### To do
Extract every line from the records below that contains the word "three".

### Working data
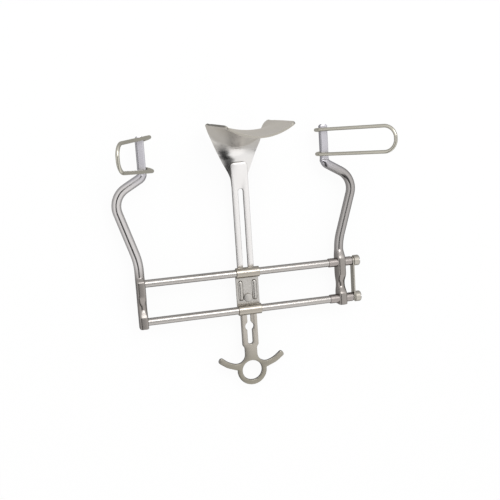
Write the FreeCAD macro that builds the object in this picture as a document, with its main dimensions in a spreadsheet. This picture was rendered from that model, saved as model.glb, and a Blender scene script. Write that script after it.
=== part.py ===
import FreeCAD, Part
import math
import os
import Sketcher

# Self retaining abdominal retractor, open as for display.
# Two parallel rods carry a fixed arm, a sliding arm and, between them, a clamp slide.
# The arms hold wire side blades, and the slide holds the shaft of a saddle shaped centre blade.
# Millimetres. X runs along the rods from the fixed arm to the sliding arm, Y runs up the arms
# towards the blades, and Z points to the patient's side, where all three blades reach.
# The origin is the middle of the fixed arm's flat foot.

doc = FreeCAD.newDocument("retractor")
sheet = doc.addObject("Spreadsheet::Sheet", "sizes")


# Measures: a number that remembers the sheet expression that gives it.

class Measure:
    """A value together with its expression, so one formula serves both."""

    def __init__(self, number, text):
        self.number = number
        self.text = text

    def __add__(self, other):
        other = measure(other)
        return Measure(self.number + other.number, f"({self.text} + {other.text})")

    def __sub__(self, other):
        other = measure(other)
        return Measure(self.number - other.number, f"({self.text} - {other.text})")

    def __mul__(self, other):
        other = measure(other)
        return Measure(self.number * other.number, f"({self.text} * {other.text})")

    def __truediv__(self, other):
        other = measure(other)
        return Measure(self.number / other.number, f"({self.text} / {other.text})")

    def __radd__(self, other):
        return measure(other) + self

    def __rsub__(self, other):
        return measure(other) - self

    def __rmul__(self, other):
        return measure(other) * self

    def __neg__(self):
        return measure(-1) * self


def measure(value):
    """A plain number as a measure; a measure stays as it is."""
    if isinstance(value, Measure):
        return value
    return Measure(float(value), f"({float(value)})")


def sine(angle):
    """Sine of an angle in degrees."""
    angle = measure(angle)
    return Measure(math.sin(math.radians(angle.number)), f"sin({angle.text} * 1 deg)")


def cosine(angle):
    """Cosine of an angle in degrees."""
    angle = measure(angle)
    return Measure(math.cos(math.radians(angle.number)), f"cos({angle.text} * 1 deg)")


sheet_row = 0


def size(name, number):
    """Write one driving size in the sheet and hand it back as a measure."""
    global sheet_row
    sheet_row += 1
    sheet.set(f"A{sheet_row}", name)
    sheet.set(f"B{sheet_row}", str(number))
    sheet.setAlias(f"B{sheet_row}", name)
    return Measure(float(number), f"sizes.{name}")


# Rods, and where they lie on the arms.
rod_diameter = size("rod_diameter", 7.0)
rod_spacing = size("rod_spacing", 35.0)
foot_to_lower_rod = size("foot_to_lower_rod", 5.9)
rod_seat_depth = size("rod_seat_depth", 7.0)
lower_rod_y = foot_to_lower_rod
upper_rod_y = foot_to_lower_rod + rod_spacing

# Arms: a round bar bent in one plane, flat bosses where the rods cross, a flat tongue at the top.
arm_opening = size("arm_opening", 190.0)
arm_diameter = size("arm_diameter", 8.5)
arm_set_back = size("arm_set_back", 3.0)
first_bend_height = size("first_bend_height", 60.2)
first_bend_radius = size("first_bend_radius", 55.0)
elbow_reach = size("elbow_reach", 18.3)
elbow_rise = size("elbow_rise", 59.0)
elbow_radius = size("elbow_radius", 18.5)
tongue_inset = size("tongue_inset", 10.0)
top_bend_rise = size("top_bend_rise", 16.3)
top_bend_radius = size("top_bend_radius", 6.0)
tongue_rise = size("tongue_rise", 3.4)
tongue_length = size("tongue_length", 32.0)
tongue_width = size("tongue_width", 7.2)
tongue_thickness = size("tongue_thickness", 5.6)
tongue_corner = size("tongue_corner", 1.4)
boss_width = size("boss_width", 8.0)
boss_wall = size("boss_wall", 0.9)
foot_boss_height = size("foot_boss_height", 11.5)
rod_boss_height = size("rod_boss_height", 16.6)
rod_boss_rise = size("rod_boss_rise", 5.4)
boss_bevel = size("boss_bevel", 2.4)
sleeve_block_width = size("sleeve_block_width", 8.6)
sleeve_block_depth = size("sleeve_block_depth", 9.8)
sleeve_block_corner = size("sleeve_block_corner", 2.4)

# Sleeves through the sliding arm, the bar across the rod ends and its two screws.
running_gap = size("running_gap", 0.06)
sleeve_diameter = size("sleeve_diameter", 8.5)
sleeve_inner_reach = size("sleeve_inner_reach", 12.4)
sleeve_outer_reach = size("sleeve_outer_reach", 10.6)
stop_gap = size("stop_gap", 0.6)
end_bar_thickness = size("end_bar_thickness", 1.6)
end_bar_width = size("end_bar_width", 7.6)
screw_head_diameter = size("screw_head_diameter", 10.0)
screw_head_rim = size("screw_head_rim", 4.4)
screw_head_dome = size("screw_head_dome", 2.0)
screw_shank_diameter = size("screw_shank_diameter", 4.0)
screw_shank_length = size("screw_shank_length", 11.0)
screw_slot_width = size("screw_slot_width", 1.2)
screw_slot_depth = size("screw_slot_depth", 1.3)
fixed_gap = size("fixed_gap", 0.05)

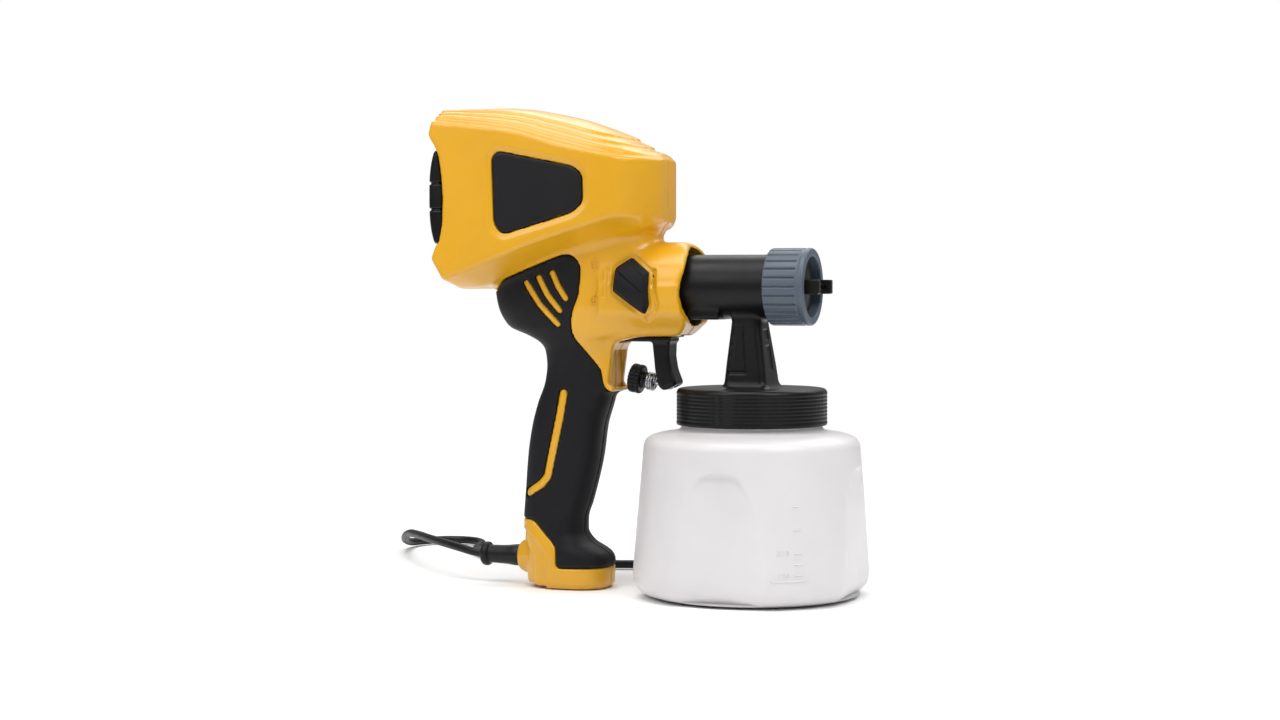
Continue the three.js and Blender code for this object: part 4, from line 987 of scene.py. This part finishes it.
# ---- rear intake cover ----
def build_rear_cover():
    g = Grid((-111.4, -44.4, 181), (-93.4, 44.4, 234.6), 0.5)
    bulge = (g.z - COVER_MID) / COVER_HALF
    back = -109 + 5.6 * (g.y / 42) ** 2 + 3.2 * np.abs(bulge) ** 3
    cover = blend_out(back - g.x, np.abs(g.y) - 42.3, 3)
    cover = blend_out(cover, np.abs(g.z - COVER_MID) - COVER_HALF, 2)
    cover = blend_out(cover, side_outline(g, REAR_TRIM, 2) + 0.35, 1.2)
    inside = blend_out(back + 2.4 - g.x, np.abs(g.y) - 39.9, 3)
    inside = np.maximum(inside, np.abs(g.z - COVER_MID) - 22.5)
    cover = np.maximum(cover, -inside)
    pitch = 6.8
    louvre = np.abs(np.mod(g.z - 188.8 + 0.5 * (g.x + 109), pitch) - pitch / 2) - 1.5
    louvre = np.maximum(np.maximum(louvre, np.abs(g.y) - 33), np.abs(g.z - 208.2) - 20.4)
    bars = np.abs(np.abs(g.y) - 11) - 1.1
    louvre = np.maximum(louvre, -bars)
    cover = blend_out(cover, -np.maximum(louvre, g.x + 102), 0.6)
    for z in (201.2, 215):
        notch = step_down(np.abs(g.z - z), 0.3, 0.9) * step_up(np.abs(g.y), 34, 37)
        cover = cover + 0.9 * notch
    field_piece("rear_cover_moulding", g, cover, "rear_cover", "black_plastic",
                "rear_intake_cover")


build_rear_cover()


# ---- housing screws ----
def build_screws():
    g = Grid((-3.6, -0.6, -3.6), (3.6, 3.4, 3.6), 0.2)
    radial = np.sqrt(g.x ** 2 + g.z ** 2)
    head = blend_out(radial - 3, np.abs(g.y - 1.45) - 1.15, 0.7)
    cross = np.minimum(np.maximum(np.abs(g.x) - 0.45, np.abs(g.z) - 1.9),
                       np.maximum(np.abs(g.z) - 0.45, np.abs(g.x) - 1.9))
    head = np.maximum(head, -np.maximum(cross, 1.3 - g.y))
    head = blend_in(head, np.maximum(radial - 1.4, np.abs(g.y - 0.2) - 0.6), 0.2)
    points, quads = g.surface(head)
    faces = quads.tolist()
    for i, (x, z) in enumerate(SCREWS):
        placed = (points + np.array([x, screw_seat(x, z), z])).tolist()
        add_piece(f"shell_screw_{i + 1}", placed, faces, "root", "steel", [f"housing_screw_{i + 1}"])


build_screws()


# ---- cup ----
CUP_PROFILE = [(0.3, 1.6), (40, 1.6), (44, 0), (51.3, 0), (57.8, 1.9), (61.4, 6), (62.3, 11.5),
               (60.3, 34), (58.2, 57), (56.2, 79.4), (54.2, 82.3), (49.6, 84.2), (38.6, 85.9),
               (36.6, 87.4), (36.6, 104.9), (35.2, 104.9), (35.2, 86.8), (37.6, 84.3),
               (48.6, 82.6), (52.8, 80.8), (54.8, 78.2), (58.9, 34), (60.8, 11.6), (59.8, 7),
               (56.6, 3.4), (50, 3), (0.3, 3)]
CUP_RADII = [0.1, 1, 1.2, 3, 3, 3, 6, 2, 2, 3.2, 3.2, 3, 1.5, 1.2, 0.5, 0.5, 1.2, 1.5, 3, 3, 3, 2,
             6, 3, 3, 1, 0.1]


def finer(profile, longest):
    out = []
    for (ra, ha), (rb, hb) in zip(profile, profile[1:] + profile[:1]):
        parts = max(1, int(math.ceil(math.hypot(rb - ra, hb - ha) / longest)))
        out += [(ra + (rb - ra) * k / parts, ha + (hb - ha) * k / parts) for k in range(parts)]
    return out


CUP_WIDEST, CUP_WIDEST_Z = 62.3, 11.5


def cup_wall(h):
    """Radius of the cup's cone at a height."""
    return CUP_WIDEST - 6.1 * (h - CUP_WIDEST_Z) / 67.9


def cup_panel(angle, r, h):
    """Four flats with arched tops pressed into the cup's cone."""
    if r < 50 or not 2 < h < 76:
        return r
    off = (angle + math.pi / 4) % (math.pi / 2) - math.pi / 4
    plane = 57.2 - 1.9 * (h - 11) / 55 - (CUP_WIDEST - r if h < CUP_WIDEST_Z else 0)
    wall = r - cup_wall(h) if h >= CUP_WIDEST_Z else 0
    plane += min(0, wall)
    side = r * math.sin(off)
    top = 67.5 - 9.5 * (abs(side) / 15.5) ** 3.2
    flat = plane / math.cos(off)
    pressed = min(1, max(0, (top - h) / 2.6))
    pressed = pressed * pressed * (3 - 2 * pressed)
    k = 1.3
    f = max(k - abs(flat - r), 0) / k
    softened = min(flat, r) - f * f * k / 4
    return r + (softened - r) * pressed


def cup_place(r, angle, h):
    return (CUP_X + r * math.cos(angle), r * math.sin(angle), h)


cup_outline = finer(rounded_outline(CUP_PROFILE, CUP_RADII, 4), 1.6)
add_piece("cup_moulding", *revolved(cup_outline, 288, cup_place, cup_panel), "cup", "cup_plastic",
          ["cup"])


def cup_mark(name, strokes, width=0.45):
    """Raised lines on the cup; strokes are lists of (degrees, height)."""
    for i, line in enumerate(strokes):
        points = []
        for (a0, h0), (a1, h1) in zip(line, line[1:]):
            parts = max(1, int(abs(a1 - a0) / 1.5))
            points += [(a0 + (a1 - a0) * k / parts, h0 + (h1 - h0) * k / parts) for k in range(parts)]
        points.append(line[-1])
        placed = [at(*cup_place(cup_wall(h) + 0.02, math.radians(a), h)) for a, h in points]
        add_tube(f"{name}_{i + 1}", placed, width / 1000, 3, "cup", "cup_plastic")


DIGITS = {"1": [[(0.3, 1), (0.5, 1.2), (0.5, 0)]],
          "2": [[(0, 1), (0.3, 1.2), (0.8, 1.1), (0.8, 0.75), (0, 0), (0.85, 0)]],
          "3": [[(0, 1.2), (0.8, 1.2), (0.4, 0.7), (0.8, 0.5), (0.7, 0.1), (0, 0)]],
          "0": [[(0.1, 0.2), (0.1, 1), (0.4, 1.2), (0.7, 1), (0.7, 0.2), (0.4, 0), (0.1, 0.2)]]}


def cup_number(name, text, angle, height, size=1.9):
    strokes = []
    for i, digit in enumerate(text):
        for line in DIGITS[digit]:
            strokes.append([(angle + (x + 1.25 * i) * size * 0.95, height + z * size)
                            for x, z in line])
    cup_mark(name, strokes, 0.2)


for i, (height, length) in enumerate([(17.3, 3.6), (22.8, 3.6), (28.2, 3.6), (39.6, 3.6), (51.4, 3)]):
    cup_mark(f"cup_tick_{i + 1}", [[(-52, height), (-52 + length, height)]], 0.45)
cup_mark("cup_scale_foot", [[(-64, 15.6), (-63, 14.4), (-46.5, 14.4), (-45.5, 15.6)]], 0.4)
cup_number("cup_number_low", "100", -60.5, 16.4)
cup_number("cup_number_mid", "200", -60.5, 27.3)


# ---- strain relief, plug and pins ----
RELIEF_PROFILE = [(2.32, -60), (5.2, -59.6), (5.8, -60.6), (5.8, -71.4), (5.2, -76), (5, -80),
                  (4.9, -86), (5, -86.6), (6.3, -87.2), (6.6, -88.6), (6.3, -90.4), (4.8, -91.4),
                  (2.32, -91.4)]
relief = finer(rounded_outline(RELIEF_PROFILE, 0.7, 4), 1.5)
add_piece("lead_strain_relief", *revolved(relief, 56, about_x(0, LEAD_Z)), "root", "cord_rubber",
          ["strain_relief"])


PIN_SIDES = (-9.5, 9.5)


def build_plug():
    y0 = PLUG_Y
    g = Grid((PLUG_X - 2, y0 - 15, PLUG_Z - 8.4), (PLUG_X + 38, y0 + 15, PLUG_Z + 8.4), 0.45)
    outline = outline_field(rounded_outline(
        [(PLUG_X, -4.5), (PLUG_X + 9, -6), (PLUG_X + 16, -12.6), (PLUG_X + 34, -12.6),
         (PLUG_X + 36, -11), (PLUG_X + 36, 11), (PLUG_X + 34, 12.6), (PLUG_X + 16, 12.6),
         (PLUG_X + 9, 6), (PLUG_X, 4.5)], 3), g.x, g.y - y0)
    plug = blend_out(outline, np.abs(g.z - PLUG_Z) - 6.6, 3.4)
    for x in (3, 6, 9):
        plug = plug + 0.7 * step_down(np.abs(g.x - PLUG_X - x), 0.3, 0.9)
    grip_area = np.maximum(np.abs(g.x - PLUG_X - 25) - 6, np.abs(g.y - y0) - 8)
    ribs = 0.5 * (0.5 + 0.5 * np.cos(g.x * 2 * math.pi / 2.4)) * step_down(grip_area, -0.6, 0.2)
    plug = plug + ribs
    for y in PIN_SIDES:
        hole = np.sqrt((g.y - y0 - y) ** 2 + (g.z - PLUG_Z) ** 2) - 2.2
        plug = np.maximum(plug, -np.maximum(hole, PLUG_X + 30 - g.x))
    field_piece("plug_moulding", g, plug, "root", "cord_rubber", "mains_plug")
    for i, y in enumerate(PIN_SIDES):
        pin = rounded_outline([(0.02, PLUG_X + 30.3), (2, PLUG_X + 30.3), (2, PLUG_X + 55),
                               (0.02, PLUG_X + 55)], [0.1, 0.1, 1.4, 0.1], 5)
        add_piece(f"brass_pin_{i + 1}", *revolved(pin, 32, about_x(y0 + y, PLUG_Z)), "root",
                  "brass", [f"plug_pin_{i + 1}"], 40)


build_plug()


# ---- CAD pieces that stay ----
for node, slot in {s["node"]: s["material_slot"] for s in frame["record"]["subparts"]}.items():
    for place in bpy.data.objects[node].material_slots:
        place.material = FINISH[slot]


# ---- floor and light ----
FLOOR_SIZE = 1.7
ROOM_LIGHT = 0.3                 # of the white surroundings, apart from what the camera sees


def make_stage():
    bpy.ops.mesh.primitive_plane_add(size=FLOOR_SIZE, location=(0, 0, -0.0005))
    floor = bpy.context.object
    floor.name = "floor"
    n = Nodes("floor")
    paper = n.mix(n.span(n.noise(3, 3), 0, 1), (0.90, 0.90, 0.90), (0.93, 0.93, 0.93))
    floor.data.materials.append(n.finish(paper, n.span(n.noise(20, 4), 0.55, 0.65)))
    world = bpy.data.worlds.new("studio")
    world.use_nodes = True
    tree = world.node_tree
    seen = tree.nodes["Background"]
    seen.inputs["Color"].default_value = (1, 1, 1, 1)
    room = tree.nodes.new("ShaderNodeBackground")
    room.inputs["Color"].default_value = (1, 1, 1, 1)
    room.inputs["Strength"].default_value = ROOM_LIGHT
    either = tree.nodes.new("ShaderNodeMixShader")
    tree.links.new(tree.nodes.new("ShaderNodeLightPath").outputs["Is Camera Ray"], either.inputs["Fac"])
    tree.links.new(room.outputs["Background"], either.inputs[1])
    tree.links.new(seen.outputs["Background"], either.inputs[2])
    tree.links.new(either.outputs["Shader"], tree.nodes["World Output"].inputs["Surface"])
    bpy.context.scene.world = world
    bpy.context.scene.view_settings.view_transform = "Standard"


def overhead(strength, toward, spread):
    data = bpy.data.lights.new("overhead", "SUN")
    data.energy = strength
    data.angle = math.radians(spread)
    light = bpy.data.objects.new("overhead", data)
    light.rotation_euler = Vector(toward).to_track_quat("-Z", "Y").to_euler()
    bpy.context.collection.objects.link(light)


def softbox(name, place, aim, size, power):
    data = bpy.data.lights.new(name, "AREA")
    data.shape = "RECTANGLE"
    data.size, data.size_y = size
    data.energy = power
    light = bpy.data.objects.new(name, data)
    light.location = place
    light.rotation_euler = (Vector(aim) - Vector(place)).to_track_quat("-Z", "Y").to_euler()
    bpy.context.collection.objects.link(light)


make_stage()
overhead(1.75, (0.1, 0.25, -0.96), 40)
softbox("key", (-0.35, -0.6, 0.6), (-0.03, 0, 0.22), (0.5, 0.4), 1.9)
softbox("side", (0.6, -0.35, 0.75), (0.02, 0, 0.22), (0.4, 0.4), 3.6)
softbox("backdrop", (0.1, 1.0, 1.2), (0, 0.1, 0.1), (2.4, 0.9), 14)

bpy.context.view_layer.update()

### Output for this task
# towards the blades, and Z points to the patient's side, where all three blades reach.
Continue the three.js and Blender code for this object: part 4, from line 987 of scene.py. This part finishes it.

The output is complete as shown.